Humberto Campana: anel Capacho.

Anel Capacho, de Humberto Campana. Foto: Fernando Laszlo

Humberto mantém as colaborações com as grandes marcas de luxo, como a Louis Vuitton, e com renomadas galerias de design mundo afora, mas deseja reavivar a ideia primordial de reaproveitar e ressignificar materiais e a linguagem genuinamente brasileira que os tornou conhecidos.

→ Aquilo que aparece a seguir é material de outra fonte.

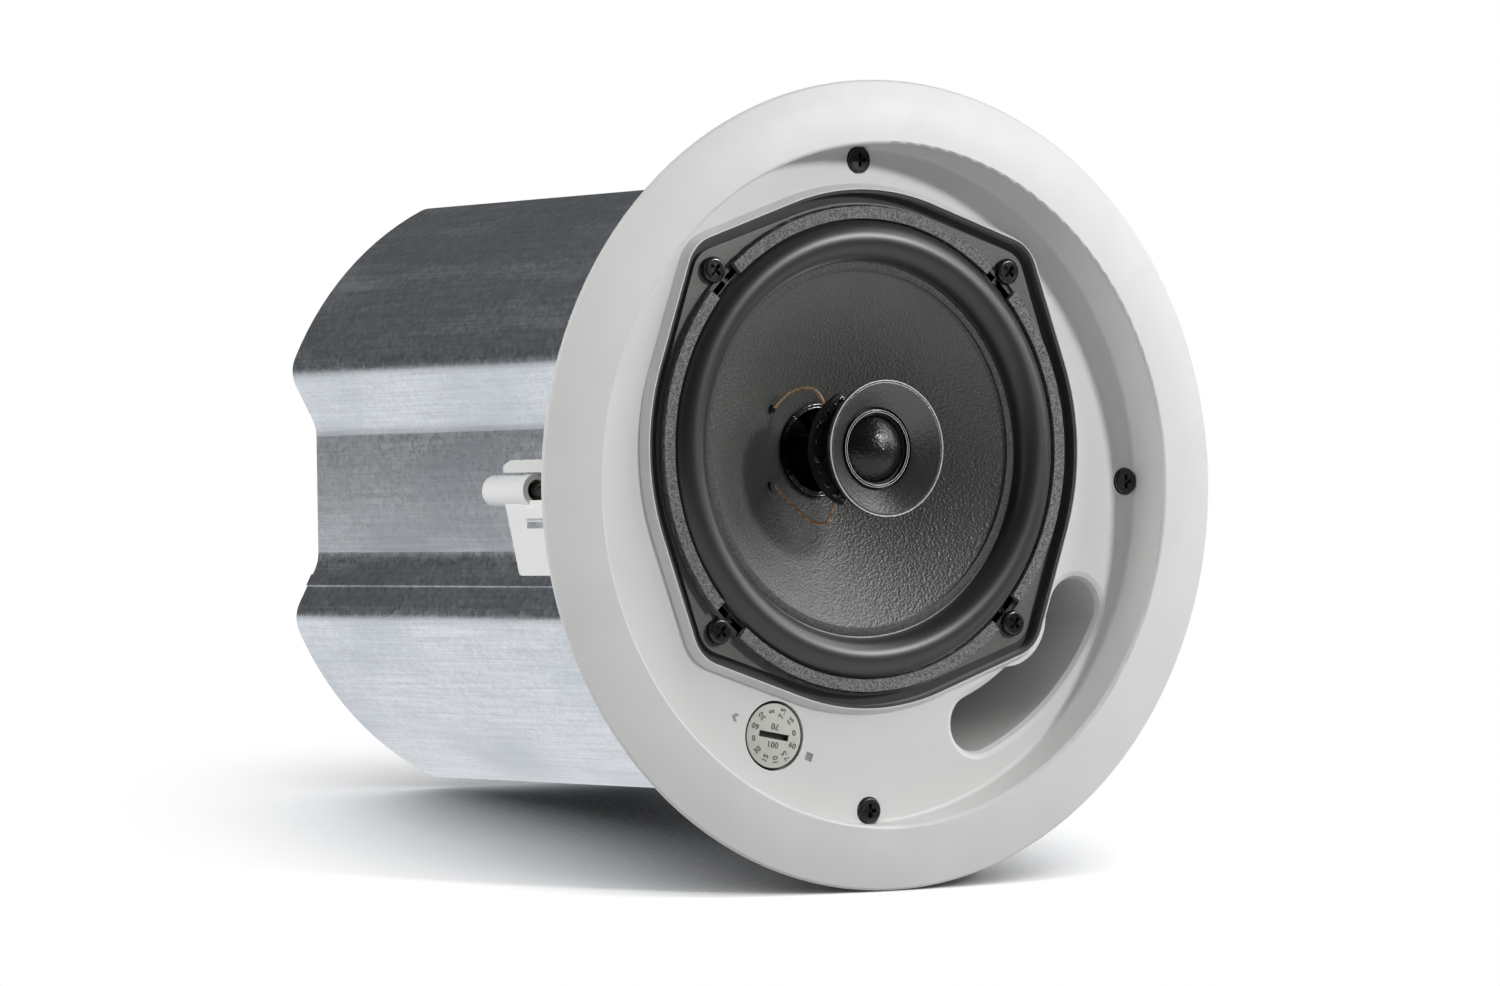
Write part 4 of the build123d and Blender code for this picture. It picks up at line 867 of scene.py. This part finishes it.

“Essa mostra resgata o início, o simples, o fazer manual, o sagrado”, explica. “Os totens são bocas que gritam de tristeza, de medo do futuro, e, ao mesmo tempo, são altares para oferendas a Deus, a espíritos benévolos, uma ode à esperança.”

Já os desenhos, impressos também nas tapeçarias, representam uma viagem do artista por um universo imaginário de estruturas celulares. Estimulado por Fernando, ele começou a desenhar freneticamente tempos atrás. Agora, resolveu mostrar a produção ao mundo. “Ando mais despudorado”, fala, sorrindo.

Campana, Eu Escuto – até 20 de dezembro de 2024, na Luciana Brito Galeria, na Avenida Nove de Julho, 5162, Jardim Europa, São Paulo. Às segundas, das 10h às 18h, terça a sexta, das 10h às 19h e aos sábados das 11h às 17h. Entrada gratuita.